>> BEGIN Given information

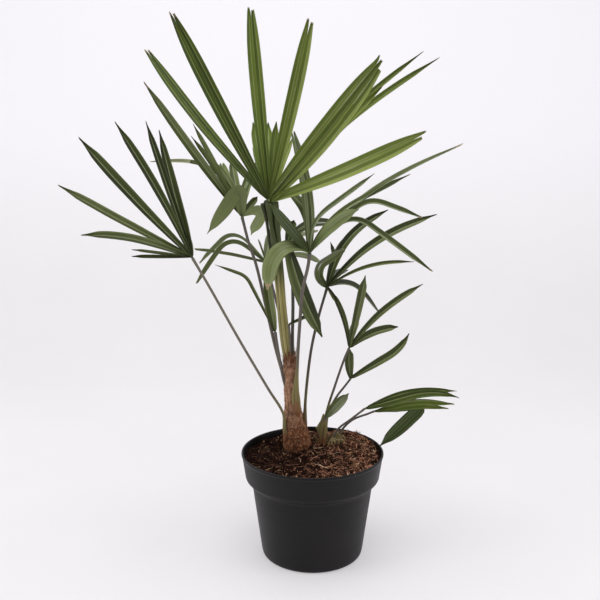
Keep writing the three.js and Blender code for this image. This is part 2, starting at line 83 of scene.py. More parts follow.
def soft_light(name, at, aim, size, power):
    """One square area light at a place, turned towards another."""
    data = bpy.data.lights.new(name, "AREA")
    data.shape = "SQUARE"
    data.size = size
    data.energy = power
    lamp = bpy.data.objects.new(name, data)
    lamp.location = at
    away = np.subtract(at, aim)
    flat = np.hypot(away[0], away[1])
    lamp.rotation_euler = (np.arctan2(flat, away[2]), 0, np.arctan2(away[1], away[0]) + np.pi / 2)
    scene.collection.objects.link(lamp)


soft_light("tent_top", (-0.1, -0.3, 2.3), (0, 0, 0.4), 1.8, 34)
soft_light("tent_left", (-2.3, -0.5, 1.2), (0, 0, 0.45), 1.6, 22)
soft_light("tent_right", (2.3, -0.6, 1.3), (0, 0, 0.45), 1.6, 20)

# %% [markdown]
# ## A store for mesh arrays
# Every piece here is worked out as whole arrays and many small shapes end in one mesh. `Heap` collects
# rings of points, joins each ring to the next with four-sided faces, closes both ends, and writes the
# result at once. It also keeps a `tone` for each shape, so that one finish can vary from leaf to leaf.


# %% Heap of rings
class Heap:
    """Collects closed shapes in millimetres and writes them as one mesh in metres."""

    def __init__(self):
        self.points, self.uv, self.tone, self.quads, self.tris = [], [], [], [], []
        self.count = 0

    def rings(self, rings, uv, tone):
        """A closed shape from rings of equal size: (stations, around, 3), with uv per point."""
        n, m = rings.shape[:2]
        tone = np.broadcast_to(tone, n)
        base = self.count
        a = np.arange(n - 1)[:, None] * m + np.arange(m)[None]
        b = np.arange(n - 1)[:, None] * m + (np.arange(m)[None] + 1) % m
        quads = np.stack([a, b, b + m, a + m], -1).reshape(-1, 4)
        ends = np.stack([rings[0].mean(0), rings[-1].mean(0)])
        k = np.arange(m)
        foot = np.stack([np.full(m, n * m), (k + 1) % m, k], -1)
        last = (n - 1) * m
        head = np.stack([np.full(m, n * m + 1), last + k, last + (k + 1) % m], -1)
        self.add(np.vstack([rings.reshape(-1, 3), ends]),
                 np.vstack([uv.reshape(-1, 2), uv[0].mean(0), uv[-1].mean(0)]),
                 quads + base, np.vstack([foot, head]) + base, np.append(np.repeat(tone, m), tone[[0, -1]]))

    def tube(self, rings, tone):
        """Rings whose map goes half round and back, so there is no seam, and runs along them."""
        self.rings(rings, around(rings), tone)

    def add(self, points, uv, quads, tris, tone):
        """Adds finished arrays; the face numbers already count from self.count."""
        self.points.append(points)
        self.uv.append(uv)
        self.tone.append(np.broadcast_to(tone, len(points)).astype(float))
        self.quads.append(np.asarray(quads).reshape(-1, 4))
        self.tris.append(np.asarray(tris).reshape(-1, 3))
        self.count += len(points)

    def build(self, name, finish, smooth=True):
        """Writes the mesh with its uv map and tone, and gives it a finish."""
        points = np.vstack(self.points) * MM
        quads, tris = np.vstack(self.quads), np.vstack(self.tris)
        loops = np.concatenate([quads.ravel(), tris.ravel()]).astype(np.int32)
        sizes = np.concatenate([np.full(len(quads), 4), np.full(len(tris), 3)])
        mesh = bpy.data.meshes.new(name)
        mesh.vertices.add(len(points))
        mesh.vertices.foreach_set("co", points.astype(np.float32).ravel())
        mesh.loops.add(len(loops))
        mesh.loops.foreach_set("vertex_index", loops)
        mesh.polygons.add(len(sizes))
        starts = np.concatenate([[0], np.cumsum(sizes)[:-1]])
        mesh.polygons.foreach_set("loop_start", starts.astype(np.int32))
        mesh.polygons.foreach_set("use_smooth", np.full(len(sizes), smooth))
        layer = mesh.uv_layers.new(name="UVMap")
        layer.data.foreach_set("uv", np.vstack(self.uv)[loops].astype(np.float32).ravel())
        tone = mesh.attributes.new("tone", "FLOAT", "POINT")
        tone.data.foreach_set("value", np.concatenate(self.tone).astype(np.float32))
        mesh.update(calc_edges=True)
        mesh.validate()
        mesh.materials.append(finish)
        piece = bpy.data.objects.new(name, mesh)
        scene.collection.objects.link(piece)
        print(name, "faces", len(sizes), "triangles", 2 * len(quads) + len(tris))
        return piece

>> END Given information

Quote exactly the opening line of the material above and every line after it, up to and including the line that contains "scene.collection.objects.link(lamp)".

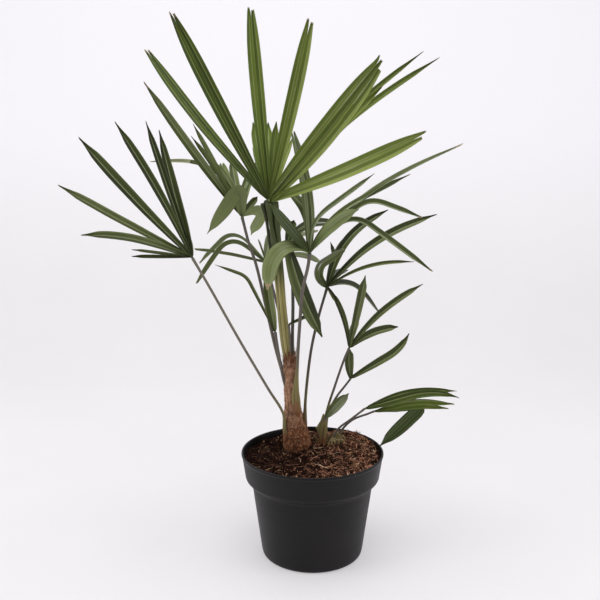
Keep writing the three.js and Blender code for this image. This is part 2, starting at line 83 of scene.py. More parts follow.
def soft_light(name, at, aim, size, power):
    """One square area light at a place, turned towards another."""
    data = bpy.data.lights.new(name, "AREA")
    data.shape = "SQUARE"
    data.size = size
    data.energy = power
    lamp = bpy.data.objects.new(name, data)
    lamp.location = at
    away = np.subtract(at, aim)
    flat = np.hypot(away[0], away[1])
    lamp.rotation_euler = (np.arctan2(flat, away[2]), 0, np.arctan2(away[1], away[0]) + np.pi / 2)
    scene.collection.objects.link(lamp)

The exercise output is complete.